I was looking for a .40 cal. Sabot for my .45 cal. CVA Optima Pro. I visited the local Sporting Good stores, and nothing. I did find some Hornady brand Sabots, but I wanted the Harvester Crush Rib. I found them with a Google search, and at a better price than Cabelas! 

MidSouth Shooting Supply is the place. $7.83 for 50. to offset the shipping ($9.95) I ordered 200 of them, and other goodies. :mrgreen:

So if you need some "stuff" take a look at them.


----------



## moabxjeeper (Dec 18, 2012)

Good find! I bought some Hornady SST 300gr bullets and did the initial sight in with my new scope. I was very pleased with how they shot. However, I've been doing a lot of research and I hear nothing but good things about the Hornady XTP .452 pistol bullets. I may have to pick some up from that website for the actual hunt.

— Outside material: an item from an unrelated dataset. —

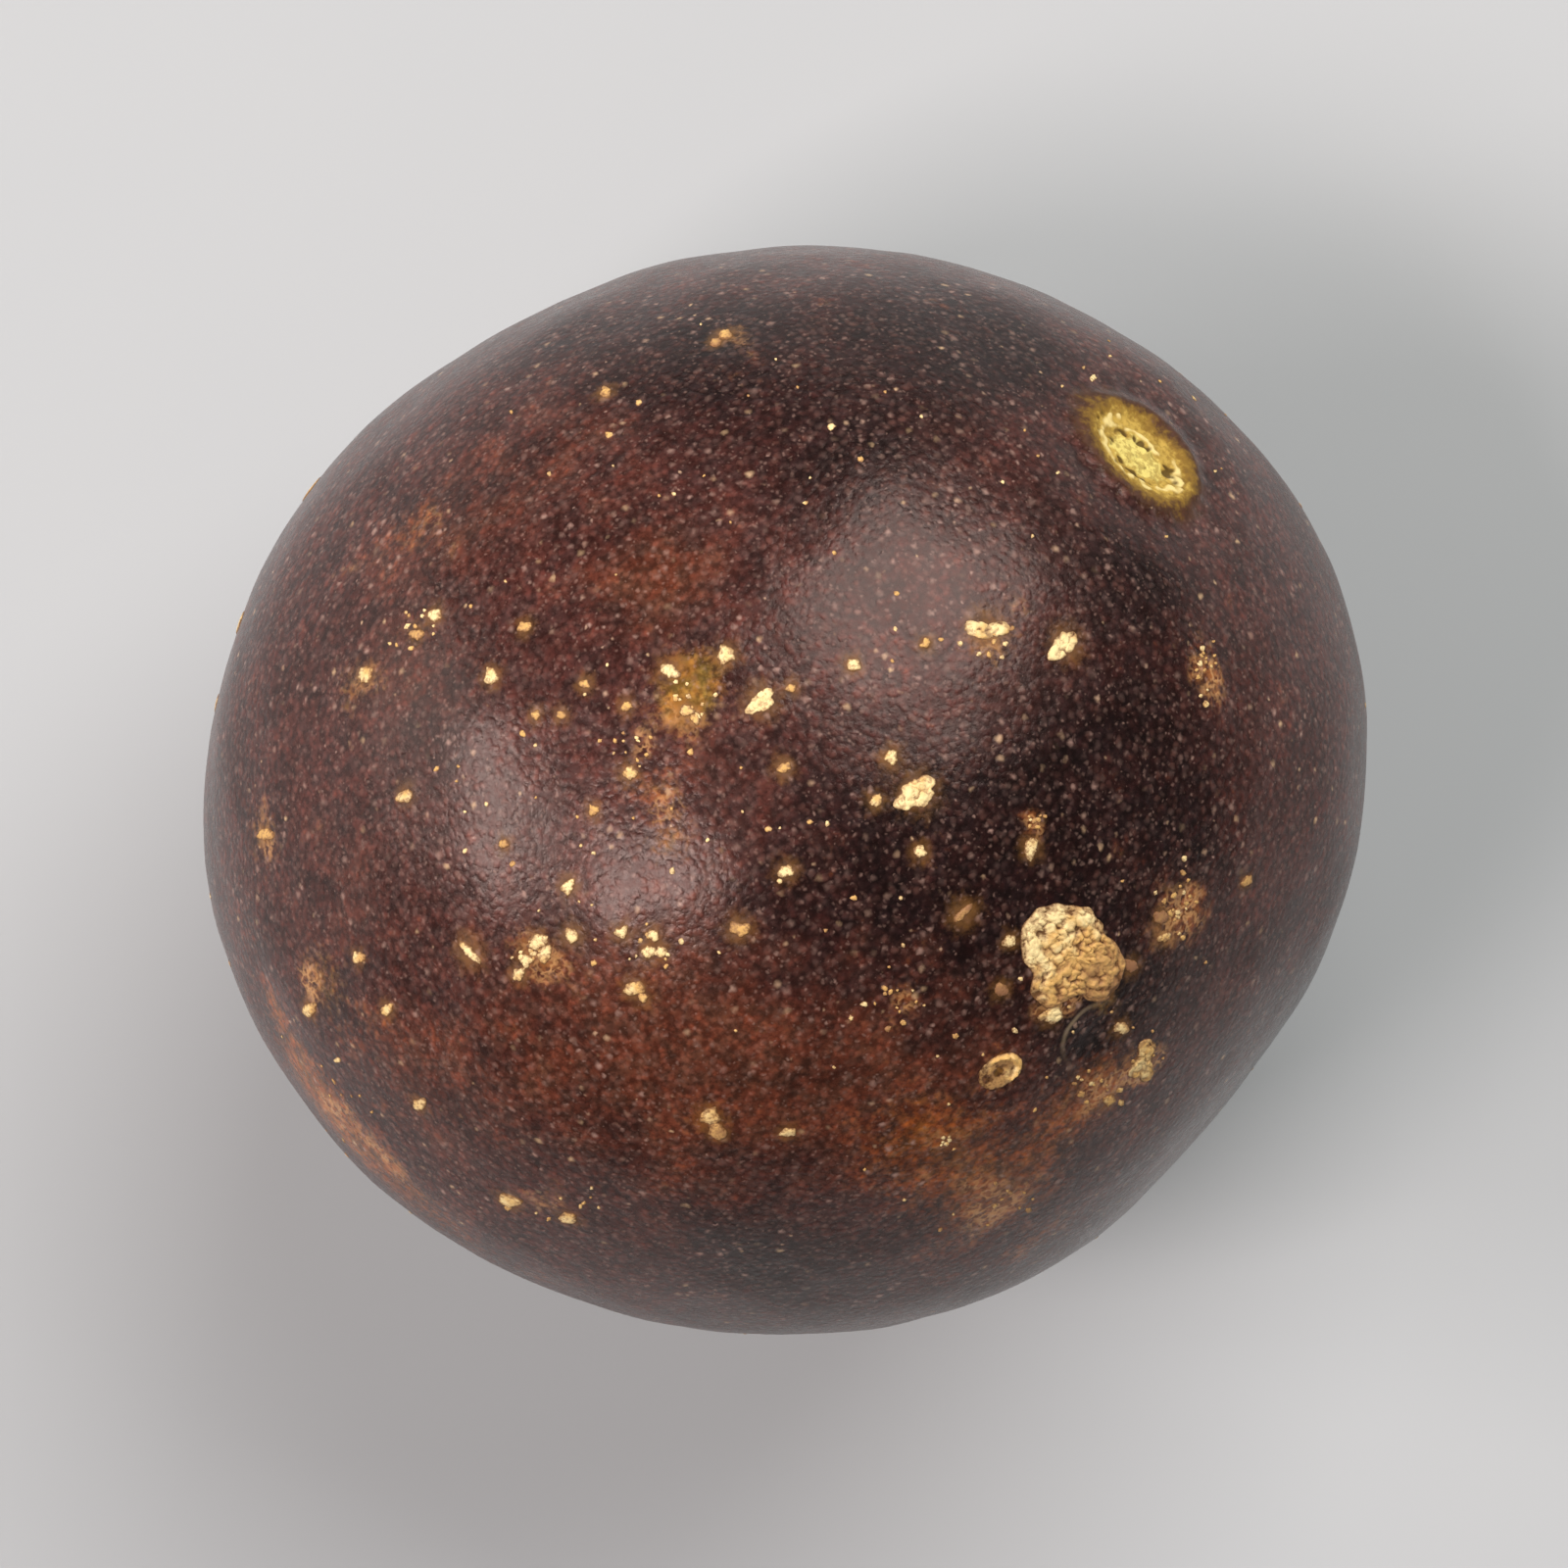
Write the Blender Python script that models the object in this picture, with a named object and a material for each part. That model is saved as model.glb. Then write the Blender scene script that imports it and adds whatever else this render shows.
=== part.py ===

Just to make sure I'm looking at it all right, I would need these bullets: https://www.midsouthshooterssupply.com/item/0000345230/45-caliber-point452-diameter-300-grain-xtp-with-cannelure-50-count with this sabot: https://www.midsouthshooterssupply.com/item/00072h15045br/50-caliber-crush-rib-black-sabots-holds-45-caliber-bullets-50-pack, correct?


----------



## DallanC (Jan 13, 2009)

Sabot's are usually color coded. For the 50 cals, black means a .452" bullet, green means .429"

There are probably exceptions to this (barnes red sabots etc), but that was the original intent.


-DallanC


----------



## moabxjeeper (Dec 18, 2012)

DallanC said:


> Sabot's are usually color coded. For the 50 cals, black means a .452" bullet, green means .429"
> 
> There are probably exceptions to this (barnes red sabots etc), but that was the original intent.
> 
> -DallanC


Right, I was just making sure I had the right ones figured out. I've bought bullets that came with sabots before but this will be the first time getting them separately.


----------



## DallanC (Jan 13, 2009)

When the first inlines came out, barrel bore diameter varied quite a bit as MFGs were experimenting. So sometimes you did use a green sabot with a .452 bullet if you had a muzzleloader that was overbore (some White rifles). People tried all kinds of combinations to try and figure out what was the most accurate in their guns.

I was lucky in that Remington came out and said they designed the 700ML around the hornady green sabot and the 240gr XTP over Pyrodex. That combo has been hands down the most accurate. I've occasionally tried different powders and things but I always return to that original load.

Later I rebarreled my T/C Hawkin sidelock with a barrel identical to the Rem in both bore diameter and twist. Its absolutely just as accurate and reliable as the Rem, hence my aversion to gun restrictions based on hammer.

-DallanC


----------



## LostLouisianian (Oct 11, 2010)

I like midsouth also Natchez isn't bad either. I hate cheaper than dirt because their shipping costs are ridiculous. Usually 3X what it should be to ship anything. I refuse to buy anything from Cheaper (cheater) than dirt anymore because of their shipping increases and what they did when .22LR were in short supply. Retailers need to learn that they can run customers off and then they lose a lifetime of business.


----------